UTF-16 is a variable length encoding, which can encode every Unicode character using 16 for BMP or 32 bits for all Unicode characters.
- developed from an earlier fixed-width 16-bit encoding known as UCS-2;
- can be encoded with different endianness;
- used by Windows, C#, Qt, Java, older versions of Python.
UTF-8 is a variable length encoding, which uses 8 bits to encode ASCII, 16 for most European languages, Arabic and Hebrew, 24 for BMP and 32 for all Unicode characters.
- uses byte flags to indicate whether it is a multibyte character and how many bytes to read;
- endianness independent;
- efficient in space;
- used everywhere on the web, a preferable format for cross-platform support.

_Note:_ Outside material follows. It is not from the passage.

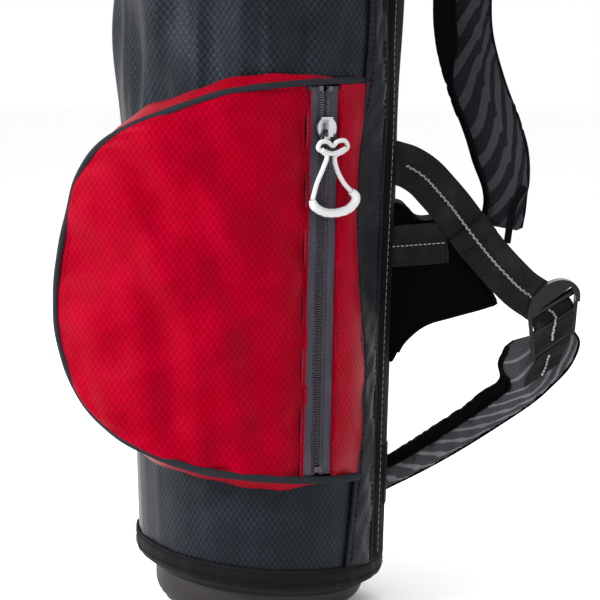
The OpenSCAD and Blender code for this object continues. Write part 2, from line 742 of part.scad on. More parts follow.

If your computer does not know which encoding to use to interpret (to decode) “00111000100010….0110000101…” all these bits make no sense and you cannot get any meaningful information out of there.
Under encoding several terms can be meant:
– the mapping between abstract symbols and characters to standardized unique numbers (like ASCII or Unicode);
– the scheme of translating code points to binary representation and vice versa: correctly interpret bits series (again ASCII, UTF-8, UTF-16).

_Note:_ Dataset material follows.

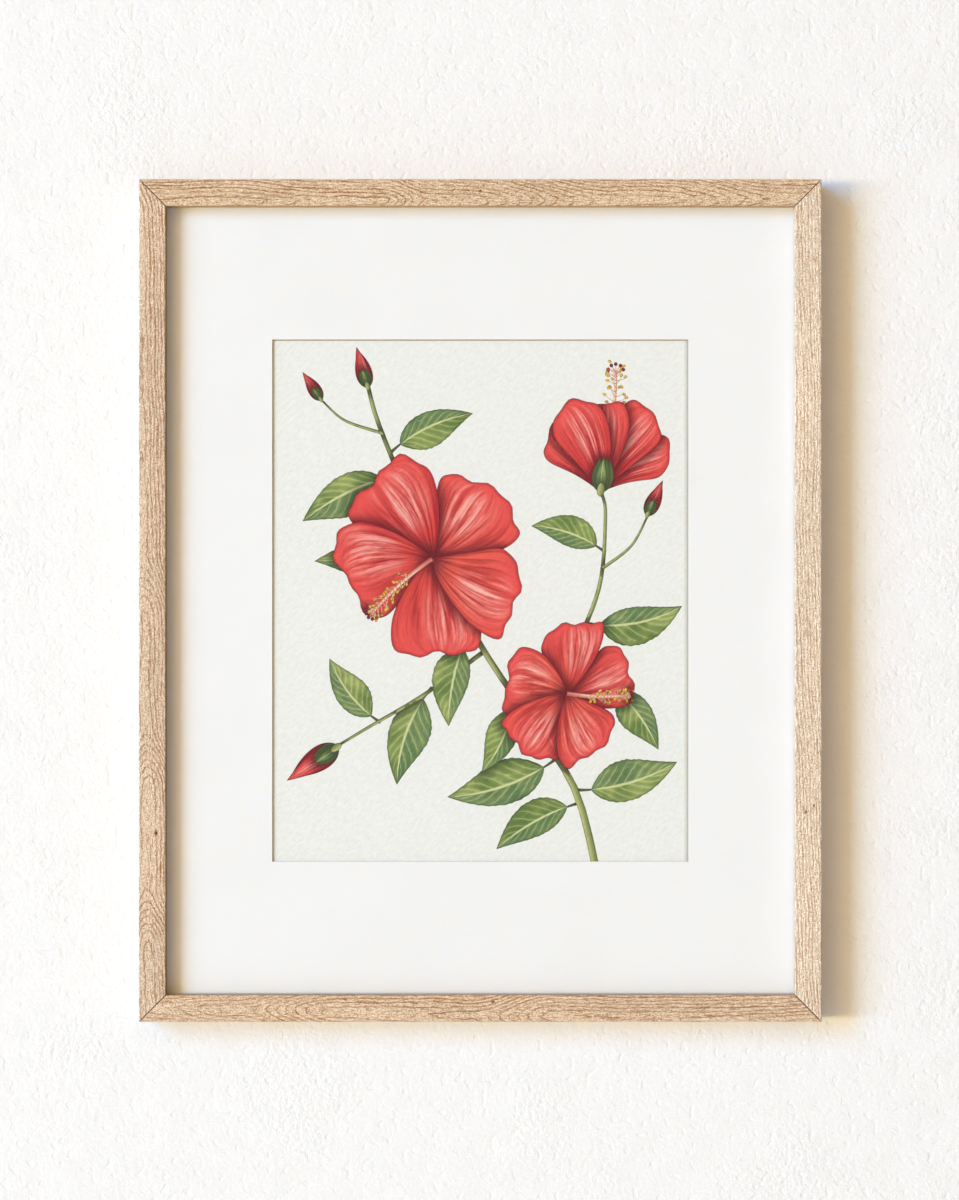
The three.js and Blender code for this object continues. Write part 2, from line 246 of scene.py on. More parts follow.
# Each window on the left: the slopes that it spans seen from the picture, to the left and up, and the light
# that it brings to the wall, where white in full light has 1
WINDOW_DISTANCE = 12.0
WINDOWS = {
    "near_high_window": ((0.2, 0.75), (0.25, 0.8), (0.08, 0.065, 0.045)),
    "near_low_window": ((0.4, 0.8), (-0.15, 0.05), (0.11, 0.07, 0.0)),
    "middle_low_window": ((0.8, 1.25), (-0.15, 0.05), (0.24, 0.17, 0.045)),
    "middle_high_window": ((0.8, 1.25), (0.05, 0.8), (0.0, 0.15, 0.355)),
    "far_low_window": ((1.25, 2.4), (-0.15, 0.05), (0.07, 0.115, 0.17)),
    "far_high_window": ((1.25, 1.6), (0.05, 0.8), (0.025, 0.04, 0.08)),
}
WALL_WHITE = 0.87

# The plain panel in front: its distance, size, reach below the picture's middle, and radiance
PANEL_DISTANCE = 2.8
PANEL_SIZE = (13.0, 6.5)
PANEL_DROP = 1.3
PANEL_RADIANCE = (0.5, 0.337, 0.163)

# The light behind the wall: its place from the picture's middle, size and watts
BACK_LIGHT = ((-1.6, 3.6, 0.9), (2.6, 2.0), (115, 113, 110))

# The faint light from everywhere else
AIR_COLOUR = (1.0, 0.97, 0.94, 1)
AIR_STRENGTH = 0.01


def soft_light(name, place, size, watts):
    """A soft light that faces the picture, unmirrored. watts is a colour."""
    data = bpy.data.lights.new(name, "AREA")
    data.shape = "RECTANGLE"
    data.size, data.size_y = size
    data.energy = max(watts)
    data.color = [value / max(watts) for value in watts]
    light = in_scene(name, data)
    light.location = MIDDLE + Vector(place)
    light.rotation_euler = (MIDDLE - light.location).to_track_quat("-Z", "Y").to_euler()
    hide(light, "camera", "glossy")
    return light


def window_light(name, across, up, share):
    """A window with these slopes, which brings this share of light to the wall."""
    first, last = math.atan(across[0]), math.atan(across[1])
    middle = (first + last) / 2
    place = Vector((-math.tan(middle), -1, (up[0] + up[1]) / 2)) * WINDOW_DISTANCE
    width = 2 * math.tan((last - first) / 2) * WINDOW_DISTANCE / math.cos(middle)
    height = (up[1] - up[0]) * WINDOW_DISTANCE
    per_share = math.pi ** 2 * place.length ** 3 / WINDOW_DISTANCE / WALL_WHITE
    return soft_light(name, place, (width, height), [value * per_share for value in share])


def light_room():
    """Windows on the left, a warm panel in front, and a light behind."""
    for name, facts in WINDOWS.items():
        window_light(name, *facts)
    area = PANEL_SIZE[0] * PANEL_SIZE[1]
    watts = [value * math.pi * area for value in PANEL_RADIANCE]
    soft_light("room_panel", (0, -PANEL_DISTANCE, PANEL_SIZE[1] / 2 - PANEL_DROP), PANEL_SIZE, watts)
    behind = soft_light("back_light", *BACK_LIGHT)
    behind.visible_glossy = True
    behind.data.cycles.max_bounces = 0
    world = bpy.data.worlds.new("room_air")
    world.use_nodes = True
    air = world.node_tree.nodes["Background"].inputs
    air["Color"].default_value = AIR_COLOUR
    air["Strength"].default_value = AIR_STRENGTH
    scene.world = world
    scene.view_settings.view_transform = "Standard"


def plaster():
    """White plaster with fine bumps, which isn't seen from behind."""
    shader = Shader("plaster")
    lumps = shader.noise(shader.place, 0.05, detail=3)
    grains = shader.noise(shader.place, 0.32, detail=2, roughness=0.6)
    patches = shader.noise(shader.place, 0.012, detail=1).step(0.52, 0.7)
    pits = shader.noise(shader.place, 0.2, detail=0).step(0.28, 0.38)
    tone = shader.blend(lumps.step(0.3, 0.7), (0.898, 0.881, 0.864), (0.882, 0.865, 0.846))
    relief = lumps * 0.5 + grains * (patches * 0.4 + 0.4) + pits * 0.14
    relief = shader.bump(relief, 1.0)
    wall = shader.coat(Base_Color=tone, Roughness=0.9, Specular_IOR_Level=0.0, Normal=relief)
    behind = shader.out("ShaderNodeNewGeometry", output="Backfacing")
    clear = shader.out("ShaderNodeBsdfTransparent")
    return shader.end(shader.mix_shaders(behind, wall, clear))


def pale_floor():
    """The pale floor that lights the picture from below."""
    shader = Shader("pale_floor")
    cloud = shader.noise(shader.place, 0.004, detail=4)
    tone = shader.blend(cloud, (0.8, 0.79, 0.77), (0.74, 0.73, 0.71))
    return shader.surface(Base_Color=tone, Roughness=0.8, Specular_IOR_Level=0.2)


def plain_glow(name, tone):
    """One even pale tone, whatever the light."""
    shader = Shader(name)
    return shader.end(shader.out("ShaderNodeEmission", {"Color": tone, "Strength": 1.0}))


def make_room():
    """The wall, a floor, and a backdrop for the views from behind."""
    half = ROOM_SIZE / 2
    ground = plain_glow("pale_ground", GROUND_TONE)
    wall = rectangle("wall", (-half, WALL_Y, FLOOR_Z), (half, WALL_Y, half), plaster())
    lit_floor = rectangle("lit_floor", (-half, -half, FLOOR_Z), (half, half, FLOOR_Z), pale_floor())
    floor = rectangle("floor", (-ROOM_SIZE, -ROOM_SIZE, FLOOR_Z), (ROOM_SIZE, ROOM_SIZE, FLOOR_Z), ground)
    span = (-ROOM_SIZE, ROOM_SIZE)
    corners = [(x, y, z) for z in span for y in span for x in span]
    sides = [(0, 1, 5, 4), (1, 3, 7, 5), (3, 2, 6, 7), (2, 0, 4, 6), (0, 2, 3, 1), (4, 5, 7, 6)]
    backdrop = new_object("backdrop", corners, sides, plain_glow("pale_air", BACKDROP_TONE))
    hide(wall, "shadow", "glossy")
    hide(lit_floor, "camera", "glossy")
    for thing in (floor, backdrop):
        hide(thing, "diffuse", "transmission", "shadow")


# Oak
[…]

It could be a little bit confusing, but on the other hand, they are tightly connected.
- ASCII is both, a standard for mapping abstract characters to numbers (code points) and the encoding system to translate the code points to bits. A binary representation of ASCII character code point is exactly it’s encoding in a computer. Needs 1 byte to represent a character within its range.
- Unicode is a standard, which “provides a unique number for every character, no matter what the platform, no matter what the program, no matter what the language”. It needs 1 to 4 bytes to represent a character. There are numerous ways to encode Unicode code points into bits. Most common are UTF-8 and UTF-16.
- UTF-16 is an encoding scheme, which has 2-bytes code unit and uses one or two code units to encode a Unicode character. It is endianess dependent.
- UTF-8 is an encoding scheme with 1-byte code unit and uses one to four code units for encoding a Unicode character. It is endianess independent. UTF-8 is more efficient in memory than UTF-16.